8. Sanctuary of Artemis Brauronia or Brauroneion – the Brauroneion was the sanctuary of Artemis Brauronia, protector of women in pregnancy and childbirth.
9. Chalkotheke – a building that housed the treasury of Athens. It contained the bronze (chalkos) and other metal possessions of the treasury.
10. Pandroseion – this is where The Pandroseion once stood, a sanctuary dedicated to Pandrosus, one of the daughters of Cecrops I, the first king of Attica.

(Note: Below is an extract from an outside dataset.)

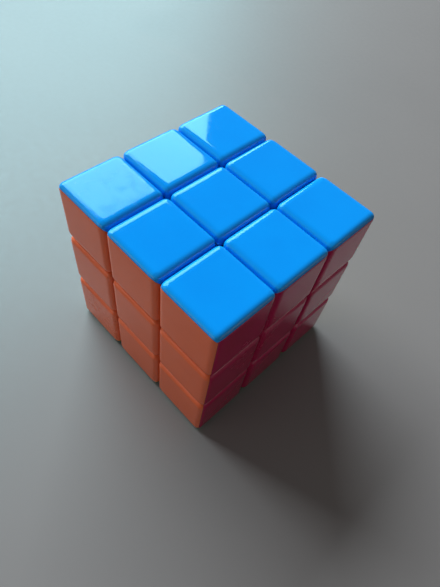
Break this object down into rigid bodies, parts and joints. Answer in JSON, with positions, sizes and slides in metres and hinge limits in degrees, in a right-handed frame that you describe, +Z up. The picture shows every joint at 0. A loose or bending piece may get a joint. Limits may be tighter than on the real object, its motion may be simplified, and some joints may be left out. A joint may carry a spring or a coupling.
{
  "type": "cube twisty puzzle",
  "caption": "Stickerless three-layer cube twisty puzzle whose faces turn about a sprung core, with clip-in centre caps over the tension screws.",
  "frame": {"origin": "middle of the bottom face, on the surface that the cube stands on", "axes": "+Z up out of the blue face, -Y out of the orange face, +X out of the red face"},
  "size_m": [0.057, 0.057, 0.057],
  "materials": {
    "blue_plastic": "polished moulded plastic, coloured right through",
    "green_plastic": "polished moulded plastic, coloured right through",
    "orange_plastic": "polished moulded plastic, coloured right through",
    "yellow_plastic": "polished moulded plastic, coloured right through",
    "red_plastic": "polished moulded plastic, coloured right through",
    "white_plastic": "polished moulded plastic, coloured right through",
    "inner_plastic": "satin moulded plastic, greased",
    "steel": "zinc-plated"
  },
  "bodies": {
    "core": {"core": "inner_plastic", "screw_up": "steel", "washer_up": "steel", "spring_up": "steel", "screw_down": "steel", "washer_down": "steel", "spring_down": "steel", "screw_front": "steel", "washer_front": "steel", "spring_front": "steel", "screw_back": "steel", "washer_back": "steel", "spring_back": "steel", "screw_right": "steel", "washer_right": "steel", "spring_right": "steel", "screw_left": "steel", "washer_left": "steel", "spring_left": "steel"},
    "centre_up": {"centre_base_up": "blue_plastic"},
    "centre_down": {"centre_base_down": "green_plastic"},
    "centre_front": {"centre_base_front": "orange_plastic"},
    "centre_back": {"centre_base_back": "yellow_plastic"},
    "centre_right": {"centre_base_right": "red_plastic"},
    "centre_left": {"centre_base_left": "white_plastic"},
    "edge_up_front": {"edge_up_front": "blue_plastic"},
    "edge_up_back": {"edge_up_back": "blue_plastic"},
    "edge_down_front": {"edge_down_front": "green_plastic"},
    "edge_down_back": {"edge_down_back": "green_plastic"},
    "edge_up_right": {"edge_up_right": "blue_plastic"},
    "edge_down_right": {"edge_down_right": "green_plastic"},
    "edge_up_left": {"edge_up_left": "blue_plastic"},
    "edge_down_left": {"edge_down_left": "green_plastic"},
    "edge_front_right": {"edge_front_right": "orange_plastic"},
    "edge_front_left": {"edge_front_left": "orange_plastic"},
    "edge_back_right": {"edge_back_right": "yellow_plastic"},
    "edge_back_left": {"edge_back_left": "yellow_plastic"},
    "corner_up_front_right": {"corner_up_front_right": "blue_plastic", "corner_foot_up_front_right": "inner_plastic"},
    "corner_up_front_left": {"corner_up_front_left": "blue_plastic", "corner_foot_up_front_left": "inner_plastic"},
    "corner_up_back_right": {"corner_up_back_right": "blue_plastic", "corner_foot_up_back_right": "inner_plastic"},
    "corner_up_back_left": {"corner_up_back_left": "blue_plastic", "corner_foot_up_back_left": "inner_plastic"},
    "corner_down_front_right": {"corner_down_front_right": "green_plastic", "corner_foot_down_front_right": "inner_plastic"},
    "corner_down_front_left": {"corner_down_front_left": "green_plastic", "corner_foot_down_front_left": "inner_plastic"},
    "corner_down_back_right": {"corner_down_back_right": "green_plastic", "corner_foot_down_back_right": "inner_plastic"},
    "corner_down_back_left": {"corner_down_back_left": "green_plastic", "corner_foot_down_back_left": "inner_plastic"},
    "cap_up": {"centre_cap_up": "blue_plastic"},
    "cap_down": {"centre_cap_down": "green_plastic"},
    "cap_front": {"centre_cap_front": "orange_plastic"},
    "cap_back": {"centre_cap_back": "yellow_plastic"},
    "cap_right": {"centre_cap_right": "red_plastic"},
    "cap_left": {"centre_cap_left": "white_plastic"}
  },
  "joints": [
    {"name": "turn_up", "type": "hinge", "parent": "core", "child": "centre_up", "pos_m": [0, 0, 0.0285], "axis": [0, 0, 1], "continuous": true},
    {"name": "turn_down", "type": "hinge", "parent": "core", "child": "centre_down", "pos_m": [0, 0, 0.0285], "axis": [0, 0, -1], "continuous": true},
    {"name": "turn_front", "type": "hinge", "parent": "core", "child": "centre_front", "pos_m": [0, 0, 0.0285], "axis": [0, -1, 0], "continuous": true},
    {"name": "turn_back", "type": "hinge", "parent": "core", "child": "centre_back", "pos_m": [0, 0, 0.0285], "axis": [0, 1, 0], "continuous": true},
    {"name": "turn_right", "type": "hinge", "parent": "core", "child": "centre_right", "pos_m": [0, 0, 0.0285], "axis": [1, 0, 0], "continuous": true},
    {"name": "turn_left", "type": "hinge", "parent": "core", "child": "centre_left", "pos_m": [0, 0, 0.0285], "axis": [-1, 0, 0], "continuous": true},
    {"name": "edge_up_front_with_front", "type": "hinge", "parent": "centre_up", "child": "edge_up_front", "pos_m": [0, 0, 0.0285], "axis": [0, -1, 0], "continuous": true},
    {"name": "edge_up_back_with_back", "type": "hinge", "parent": "centre_up", "child": "edge_up_back", "pos_m": [0, 0, 0.0285], "axis": [0, 1, 0], "continuous": true},
    {"name": "edge_down_front_with_front", "type": "hinge", "parent": "centre_down", "child": "edge_down_front", "pos_m": [0, 0, 0.0285], "axis": [0, -1, 0], "continuous": true},
    {"name": "edge_down_back_with_back", "type": "hinge", "parent": "centre_down", "child": "edge_down_back", "pos_m": [0, 0, 0.0285], "axis": [0, 1, 0], "continuous": true},
    {"name": "edge_up_right_with_up", "type": "hinge", "parent": "centre_right", "child": "edge_up_right", "pos_m": [0, 0, 0.0285], "axis": [0, 0, 1], "continuous": true},
    {"name": "edge_down_right_with_down", "type": "hinge", "parent": "centre_right", "child": "edge_down_right", "pos_m": [0, 0, 0.0285], "axis": [0, 0, -1], "continuous": true},
    {"name": "edge_up_left_with_up", "type": "hinge", "parent": "centre_left", "child": "edge_up_left", "pos_m": [0, 0, 0.0285], "axis": [0, 0, 1], "continuous": true},
    {"name": "edge_down_left_with_down", "type": "hinge", "parent": "centre_left", "child": "edge_down_left", "pos_m": [0, 0, 0.0285], "axis": [0, 0, -1], "continuous": true},
    {"name": "edge_front_right_with_right", "type": "hinge", "parent": "centre_front", "child": "edge_front_right", "pos_m": [0, 0, 0.0285], "axis": [1, 0, 0], "continuous": true},
    {"name": "edge_front_left_with_left", "type": "hinge", "parent": "centre_front", "child": "edge_front_left", "pos_m": [0, 0, 0.0285], "axis": [-1, 0, 0], "continuous": true},
    {"name": "edge_back_right_with_right", "type": "hinge", "parent": "centre_back", "child": "edge_back_right", "pos_m": [0, 0, 0.0285], "axis": [1, 0, 0], "continuous": true},
    {"name": "edge_back_left_with_left", "type": "hinge", "parent": "centre_back", "child": "edge_back_left", "pos_m": [0, 0, 0.0285], "axis": [-1, 0, 0], "continuous": true},
    {"name": "corner_up_front_right_with_up", "type": "hinge", "parent": "edge_front_right", "child": "corner_up_front_right", "pos_m": [0, 0, 0.0285], "axis": [0, 0, 1], "continuous": true},
    {"name": "corner_up_front_left_with_front", "type": "hinge", "parent": "edge_up_left", "child": "corner_up_front_left", "pos_m": [0, 0, 0.0285], "axis": [0, -1, 0], "continuous": true},
    {"name": "corner_up_back_right_with_back", "type": "hinge", "parent": "edge_up_right", "child": "corner_up_back_right", "pos_m": [0, 0, 0.0285], "axis": [0, 1, 0], "continuous": true},
    {"name": "corner_up_back_left_with_up", "type": "hinge", "parent": "edge_back_left", "child": "corner_up_back_left", "pos_m": [0, 0, 0.0285], "axis": [0, 0, 1], "continuous": true},
    {"name": "corner_down_front_right_with_front", "type": "hinge", "parent": "edge_down_right", "child": "corner_down_front_right", "pos_m": [0, 0, 0.0285], "axis": [0, -1, 0], "continuous": true},
    {"name": "corner_down_front_left_with_down", "type": "hinge", "parent": "edge_front_left", "child": "corner_down_front_left", "pos_m": [0, 0, 0.0285], "axis": [0, 0, -1], "continuous": true},
    {"name": "corner_down_back_right_with_down", "type": "hinge", "parent": "edge_back_right", "child": "corner_down_back_right", "pos_m": [0, 0, 0.0285], "axis": [0, 0, -1], "continuous": true},
    {"name": "corner_down_back_left_with_back", "type": "hinge", "parent": "edge_down_left", "child": "corner_down_back_left", "pos_m": [0, 0, 0.0285], "axis": [0, 1, 0], "continuous": true},
    {"name": "lift_cap_up", "type": "slide", "parent": "centre_up", "child": "cap_up", "axis": [0, 0, 1], "range_m": [0, 0.008]},
    {"name": "lift_cap_down", "type": "slide", "parent": "centre_down", "child": "cap_down", "axis": [0, 0, -1], "range_m": [0, 0.008]},
    {"name": "lift_cap_front", "type": "slide", "parent": "centre_front", "child": "cap_front", "axis": [0, -1, 0], "range_m": [0, 0.008]},
    {"name": "lift_cap_back", "type": "slide", "parent": "centre_back", "child": "cap_back", "axis": [0, 1, 0], "range_m": [0, 0.008]},
    {"name": "lift_cap_right", "type": "slide", "parent": "centre_right", "child": "cap_right", "axis": [1, 0, 0], "range_m": [0, 0.008]},
    {"name": "lift_cap_left", "type": "slide", "parent": "centre_left", "child": "cap_left", "axis": [-1, 0, 0], "range_m": [0, 0.008]}
  ],
  "couplings": [
    {"joint": "edge_up_front_with_front", "follows": "turn_front", "ratio": 1},
    {"joint": "edge_up_back_with_back", "follows": "turn_back", "ratio": 1},
    {"joint": "edge_down_front_with_front", "follows": "turn_front", "ratio": 1},
    {"joint": "edge_down_back_with_back", "follows": "turn_back", "ratio": 1},
    {"joint": "edge_up_right_with_up", "follows": "turn_up", "ratio": 1},
    {"joint": "edge_down_right_with_down", "follows": "turn_down", "ratio": 1},
    {"joint": "edge_up_left_with_up", "follows": "turn_up", "ratio": 1},
    {"joint": "edge_down_left_with_down", "follows": "turn_down", "ratio": 1},
    {"joint": "edge_front_right_with_right", "follows": "turn_right", "ratio": 1},
    {"joint": "edge_front_left_with_left", "follows": "turn_left", "ratio": 1},
    {"joint": "edge_back_right_with_right", "follows": "turn_right", "ratio": 1},
    {"joint": "edge_back_left_with_left", "follows": "turn_left", "ratio": 1},
    {"joint": "corner_up_front_right_with_up", "follows": "turn_up", "ratio": 1},
    {"joint": "corner_up_front_left_with_front", "follows": "turn_front", "ratio": 1},
    {"joint": "corner_up_back_right_with_back", "follows": "turn_back", "ratio": 1},
    {"joint": "corner_up_back_left_with_up", "follows": "turn_up", "ratio": 1},
    {"joint": "corner_down_front_right_with_front", "follows": "turn_front", "ratio": 1},
    {"joint": "corner_down_front_left_with_down", "follows": "turn_down", "ratio": 1},
    {"joint": "corner_down_back_right_with_down", "follows": "turn_down", "ratio": 1},
    {"joint": "corner_down_back_left_with_back", "follows": "turn_back", "ratio": 1}
  ]
}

11. Arrephorion – it provided the lodgings for the arrephores, the girls who worked for a whole year just below the Acropolis weaving the new peplos (a body length garment worn by women) for Panathenaic procession which was the most important festival for Athens and one of the grandest in the entire ancient Greek world. This Peplos was placed on the statue of Athena during the festival procession.
12. Altar of Athena – this was a very ancient altar to Athena and Erechtheus, that was used by the various temples that replaced one another on the Acropolis.
13. Sanctuary of Zeus Polieus – the Sanctuary of Zeus Polieus was a no walled open-air sanctuary dedicated to Zeus Polieus (city protector)
14. Sanctuary of Pandion – the Sanctuary of Pandion was an open-air sanctuary or shrine at the southeast corner of the Acropolis of Athens.
15. Odeon of Herodes Atticus – the Odeon of Herodes Atticus is a stone theatre structure located on the south slope of the Acropolis of Athens. It has a capacity of 5,000 and is used for concerts still to this day.
16. Stoa of Eumenes – is a publicly used covered walkway or portico, used mostly for promenading.
17. Asclepeion – was a healing temple, sacred to the god Asclepius.
18. Theatre of Dionysus Eleuthereus – the Theatre of Dionysus was a major open-air theatre in Athens, one of the earliest theaters in the world, where plays were performed at festivals in honour of the god Dionysus.
19. Odeon of Pericles – a 4000 m² odeon built at the foot of the southeast part of the Acropolis in Athens, built for the musical contests that formed part of the Panathenaean festival.
20. Aglaureion – a shrine to Aglauros, one of the daughters of Cecrops, the first king of Athens, on the acropolis of Athens.